С легкой моей руки довелось Борису Федоровичу отведать и самой что ни на есть настоящей монастырской жизни: когда случай свел его с одним из самых дорогих мне людей — духовным моим отцом, игуменом Псково-Печерской обители архимандритом Алипием. Двух замечательных по-своему людей сближала одна немаловажная деталь. Ни кижский плотник, ни печерский наместник не любили, да и не могли сниматься с родных мест, что объяснялось прежде всего их абсолютной незаменимостью на хозяйстве. Но уж больно захотел привлечь к украшению известного на весь мир монастырского комплекса кижского умельца всемогущий настоятель.

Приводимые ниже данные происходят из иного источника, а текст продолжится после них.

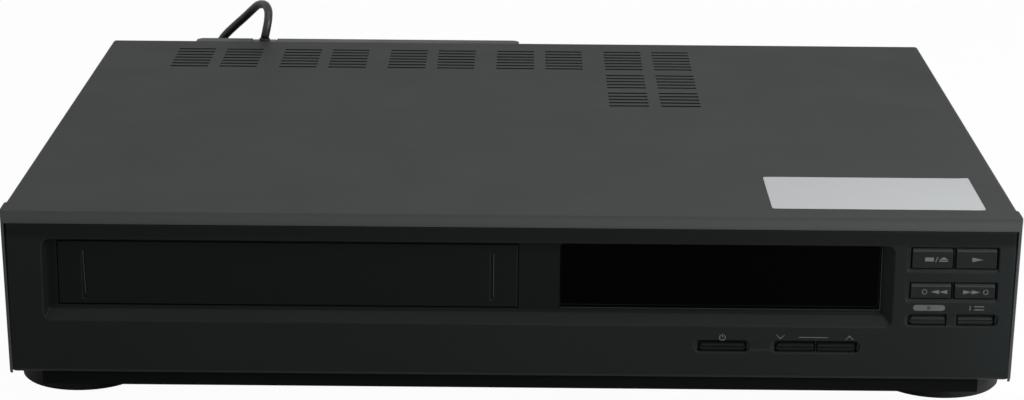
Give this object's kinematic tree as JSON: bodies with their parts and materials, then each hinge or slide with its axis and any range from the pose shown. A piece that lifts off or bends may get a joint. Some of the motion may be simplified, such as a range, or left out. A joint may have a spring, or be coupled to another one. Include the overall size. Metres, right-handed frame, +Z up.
{
  "type": "video cassette recorder",
  "caption": "Slim front-loading video cassette recorder: folded steel cover, moulded panel with cassette flap, display and push buttons, tape deck inside, mains lead behind.",
  "frame": {"origin": "on the floor under the middle of the object's box without its mains lead", "axes": "+X to the right along the front as a user sees it, +Y from the front panel to the back, +Z up"},
  "size_m": [0.4743, 0.4266, 0.1061],
  "materials": {
    "case_paint": "fine satin paint",
    "rear_plastic": "moulded, slightly lighter than the case",
    "panel_plastic": "moulded, smooth matt",
    "flap_plastic": "moulded, smooth matt",
    "key_plastic": "moulded, fine matt",
    "window_gloss": "polished smoked acrylic",
    "foot_plastic": "matt",
    "tube_glass": "dark coated glass",
    "board": "phenolic board",
    "switch_steel": "tinned",
    "screw_steel": "blackened",
    "spring_steel": "drawn wire",
    "socket_plastic": "moulded",
    "can_tin": "tinned sheet",
    "core_steel": "varnished laminations",
    "sink_aluminium": "black anodised",
    "deck_zinc": "zinc plated",
    "slider_steel": "plated",
    "gear_plastic": "natural acetal",
    "motor_steel": "plated",
    "drum_aluminium": "fine turned",
    "bearing_brass": "turned",
    "stator_board": "lacquered coils",
    "roller_rubber": "ground rubber",
    "reel_plastic": "moulded",
    "head_steel": "polished",
    "cord_rubber": "flexible vinyl",
    "tie_plastic": "soft plastic",
    "pin_metal": "nickel plated"
  },
  "bodies": {
    "case": {"top_cover": "case_paint", "front_panel": "panel_plastic", "bottom_pan": "case_paint", "rear_panel": "case_paint", "rear_housing": "rear_plastic", "feet": "foot_plastic", "screws": "screw_steel", "flap_spring": "spring_steel", "display_window": "window_gloss", "display_tube": "tube_glass", "front_board": "board", "tact_switches": "switch_steel", "main_board": "board", "tuner_can": "can_tin", "av_sockets": "socket_plastic", "power_board": "board", "transformer": "core_steel", "heat_sink": "sink_aluminium", "deck_plate": "deck_zinc", "cage_left": "deck_zinc", "cage_right": "deck_zinc", "cage_bridge": "deck_zinc", "loading_motor": "motor_steel", "lower_drum": "drum_aluminium", "head_amp_can": "can_tin", "capstan_bearing": "bearing_brass", "capstan_stator": "stator_board", "erase_head": "head_steel", "sound_head": "head_steel", "cord_relief": "cord_rubber", "power_cord": "cord_rubber", "cord_coil": "cord_rubber", "coil_tie": "tie_plastic", "plug_body": "cord_rubber", "plug_pins": "pin_metal"},
    "flap": {"cassette_flap": "flap_plastic"},
    "slider": {"loading_slider": "slider_steel"},
    "holder": {"cassette_holder": "deck_zinc"},
    "cam": {"cam_gear": "gear_plastic"},
    "pinion": {"motor_pinion": "gear_plastic"},
    "drum": {"upper_drum": "drum_aluminium"},
    "capstan": {"capstan_rotor": "motor_steel"},
    "pinch": {"pinch_arm": "slider_steel"},
    "roller": {"pinch_roller": "roller_rubber"},
    "supply": {"supply_reel": "reel_plastic"},
    "takeup": {"takeup_reel": "reel_plastic"},
    "idler": {"idler_arm": "slider_steel"},
    "idler_roll": {"idler_wheel": "roller_rubber"},
    "guide_l": {"guide_left": "slider_steel"},
    "guide_r": {"guide_right": "slider_steel"},
    "tension": {"tension_arm": "slider_steel"},
    "key_stop": {"button_stop": "key_plastic"},
    "key_play": {"button_play": "key_plastic"},
    "key_rewind": {"button_rewind": "key_plastic"},
    "key_forward": {"button_forward": "key_plastic"},
    "key_record": {"button_record": "key_plastic"},
    "key_speed": {"button_speed": "key_plastic"},
    "key_power": {"button_power": "key_plastic"},
    "key_channel_down": {"button_channel_down": "key_plastic"},
    "key_channel_up": {"button_channel_up": "key_plastic"}
  },
  "joints": [
    {"name": "flap_hinge", "type": "hinge", "parent": "case", "child": "flap", "pos_m": [-0.0947, -0.1595, 0.0726], "axis": [1, 0, 0], "range_deg": [0, 88], "stiffness_Nm_per_rad": 0.004, "springref_deg": -17.19},
    {"name": "draw_in", "type": "slide", "parent": "case", "child": "slider", "axis": [0, 1, 0], "range_m": [0, 0.056]},
    {"name": "lower", "type": "slide", "parent": "slider", "child": "holder", "axis": [0, 0, -1], "range_m": [0, 0.0185]},
    {"name": "cam_turn", "type": "hinge", "parent": "case", "child": "cam", "pos_m": [-0.0167, 0.0195, 0.0212], "axis": [0, 0, 1], "range_deg": [0, 280.1]},
    {"name": "pinion_turn", "type": "hinge", "parent": "case", "child": "pinion", "pos_m": [-0.0167, 0.04075, 0.0212], "axis": [0, 0, 1], "range_deg": [-672.5, 0]},
    {"name": "drum_spin", "type": "hinge", "parent": "case", "child": "drum", "pos_m": [-0.0947, 0.0135, 0.0212], "axis": [0, -0.1045, 0.9945], "continuous": true},
    {"name": "capstan_spin", "type": "hinge", "parent": "case", "child": "capstan", "pos_m": [-0.0347, -0.0195, 0.0212], "axis": [0, 0, 1], "continuous": true},
    {"name": "pinch_swing", "type": "hinge", "parent": "case", "child": "pinch", "pos_m": [-0.0087, -0.0055, 0.0212], "axis": [0, 0, 1], "range_deg": [0, 14.5], "stiffness_Nm_per_rad": 0.01},
    {"name": "roller_spin", "type": "hinge", "parent": "pinch", "child": "roller", "pos_m": [-0.03467, -0.00423, 0.0212], "axis": [0, 0, 1], "continuous": true},
    {"name": "supply_spin", "type": "hinge", "parent": "case", "child": "supply", "pos_m": [-0.1407, -0.0855, 0.0212], "axis": [0, 0, 1], "continuous": true},
    {"name": "takeup_spin", "type": "hinge", "parent": "case", "child": "takeup", "pos_m": [-0.0487, -0.0855, 0.0212], "axis": [0, 0, 1], "continuous": true},
    {"name": "idler_swing", "type": "hinge", "parent": "case", "child": "idler", "pos_m": [-0.0947, -0.0565, 0.0212], "axis": [0, 0, 1], "range_deg": [-30, 30]},
    {"name": "idler_spin", "type": "hinge", "parent": "idler", "child": "idler_roll", "pos_m": [-0.0947, -0.0855, 0.0212], "axis": [0, 0, 1], "continuous": true},
    {"name": "guide_left_run", "type": "slide", "parent": "case", "child": "guide_l", "axis": [-0.2669, 0.9637, 0], "range_m": [0, 0.066]},
    {"name": "guide_right_run", "type": "slide", "parent": "case", "child": "guide_r", "axis": [0.2669, 0.9637, 0], "range_m": [0, 0.066]},
    {"name": "tension_swing", "type": "hinge", "parent": "case", "child": "tension", "pos_m": [-0.1687, -0.0135, 0.0212], "axis": [0, 0, 1], "range_deg": [-12, 12], "stiffness_Nm_per_rad": 0.01},
    {"name": "press_stop", "type": "slide", "parent": "case", "child": "key_stop", "axis": [0, 1, 0], "range_m": [0, 0.0006], "stiffness_N_per_m": 500, "springref_m": -0.0006},
    {"name": "press_play", "type": "slide", "parent": "case", "child": "key_play", "axis": [0, 1, 0], "range_m": [0, 0.0006], "stiffness_N_per_m": 500, "springref_m": -0.0006},
    {"name": "press_rewind", "type": "slide", "parent": "case", "child": "key_rewind", "axis": [0, 1, 0], "range_m": [0, 0.0006], "stiffness_N_per_m": 500, "springref_m": -0.0006},
    {"name": "press_forward", "type": "slide", "parent": "case", "child": "key_forward", "axis": [0, 1, 0], "range_m": [0, 0.0006], "stiffness_N_per_m": 500, "springref_m": -0.0006},
    {"name": "press_record", "type": "slide", "parent": "case", "child": "key_record", "axis": [0, 1, 0], "range_m": [0, 0.0006], "stiffness_N_per_m": 500, "springref_m": -0.0006},
    {"name": "press_speed", "type": "slide", "parent": "case", "child": "key_speed", "axis": [0, 1, 0], "range_m": [0, 0.0006], "stiffness_N_per_m": 500, "springref_m": -0.0006},
    {"name": "press_power", "type": "slide", "parent": "case", "child": "key_power", "axis": [0, 1, 0], "range_m": [0, 0.0006], "stiffness_N_per_m": 500, "springref_m": -0.0006},
    {"name": "press_channel_down", "type": "slide", "parent": "case", "child": "key_channel_down", "axis": [0, 1, 0], "range_m": [0, 0.0006], "stiffness_N_per_m": 500, "springref_m": -0.0006},
    {"name": "press_channel_up", "type": "slide", "parent": "case", "child": "key_channel_up", "axis": [0, 1, 0], "range_m": [0, 0.0006], "stiffness_N_per_m": 500, "springref_m": -0.0006}
  ],
  "couplings": [
    {"joint": "cam_turn", "follows": "draw_in", "rad_per_m": 87.266},
    {"joint": "pinion_turn", "follows": "draw_in", "rad_per_m": -209.44},
    {"joint": "guide_right_run", "follows": "guide_left_run", "ratio": 1}
  ]
}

Печерский монастырь я увидел в 1961 году, во время первой командировки в Псковский музей. Тогда я провел в Печерах всего один день. Городок мне понравился своей чистотой, ухоженностью и радушием здешних жителей, поселившихся на самой границе Эстонии. Позже я узнаю, что мой ерсневский сосед Станислав Панкратов прожил здесь несколько лет вместе со своими родителями. Заброшенные руины монастыря, заросшие крапивой стены с проломами, через которые свободно проходили пасущиеся поблизости коровы, напомнили гравюры Пиранези. Я не знал, что молодой архимандрит Алипий только что принял по благословению Патриарха Алексия I руководство монастырем. Его предшественники, как мне потом рассказывали, в основном увозили из обители то, что им казалось необходимым, а монастырь тем временем ветшал и разрушался. Так получилось, что, бывая по нескольку раз в году в Пскове, я не успевал добраться до Печер: слишком много неотложной работы требовало музейное собрание икон. Снова попал в монастырь лишь в 1965 году и был поражен происшедшими за такой короткий срок кардинальными переменами. Всегда волнуешься, когда у тебя на глазах из-под потемневшей олифы и поздних записей открываются первозданные краски древней иконы. Но она-то лежит на рабочем столе, а каково видеть возрожденным огромный монастырь. Вспомнились впечатления от первого знакомства, пиранезиевские руины — а тут чудо совершеннейшее!